Erhaltung der Biodiversität – eine Investition

Der Erhalt und die Förderung des Naturkapitals Graubünden mit der Biodiversitätsstrategie hat auch ihren Preis Die Kosten für die erste Umsetzungsphase belaufen sich auf rund 45,7 Millionen Franken (exklusiv Personalkosten). Der Bund beteiligt sich im Rahmen seiner Programmvereinbarungen in den Bereichen Naturschutz und Waldbiodiversität mit rund 50 Prozent an den Kosten. 17 der 28 Massnahmen können im Rahmen der laufenden Budgets umgesetzt werden. Elf Massnahmen benötigen zusätzlich 3,84 Millionen Franken. Diese werden im Budget 2025 und im Finanzplan 2026 – 2028 beantragt. Für die erfolgreiche kooperative Umsetzung der Massnahmen der ersten Programmetappe – auf dem «Bündner Weg» – sind zusätzliche Personalressourcen in fünf Dienststellen erforderlich.

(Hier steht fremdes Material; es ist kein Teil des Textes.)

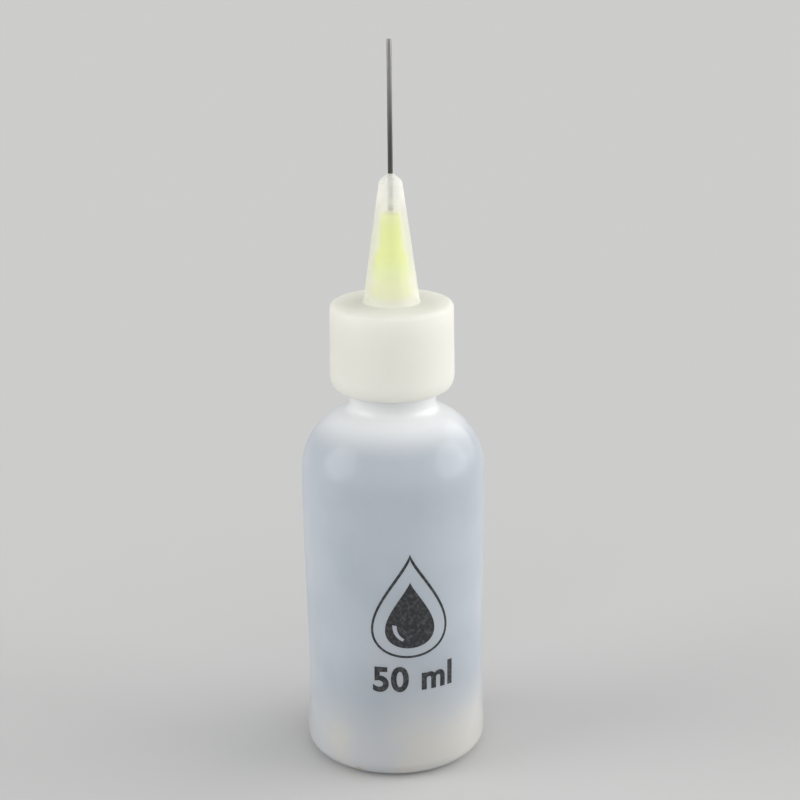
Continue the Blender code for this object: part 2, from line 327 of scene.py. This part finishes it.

Das Naturkapital als Vermächtnis

Mit der Biodiversitätsstrategie setzt der Kanton einen klaren, umsetzbaren Grundstein für die Sicherung unseres Naturkapitals. «Ich wünsche mir, dass unsere Grosskinder und Urgrosskinder einmal sagen können, dass es dem Kanton Graubünden rechtzeitig gelungen ist, seine Kräfte zu bündeln und die Weichen so zu stellen, dass Graubünden langfristig eine echte, authentische und gern besuchte Naturmetropole bleibt», erläutert Regierungspräsident Jon Domenic Parolini.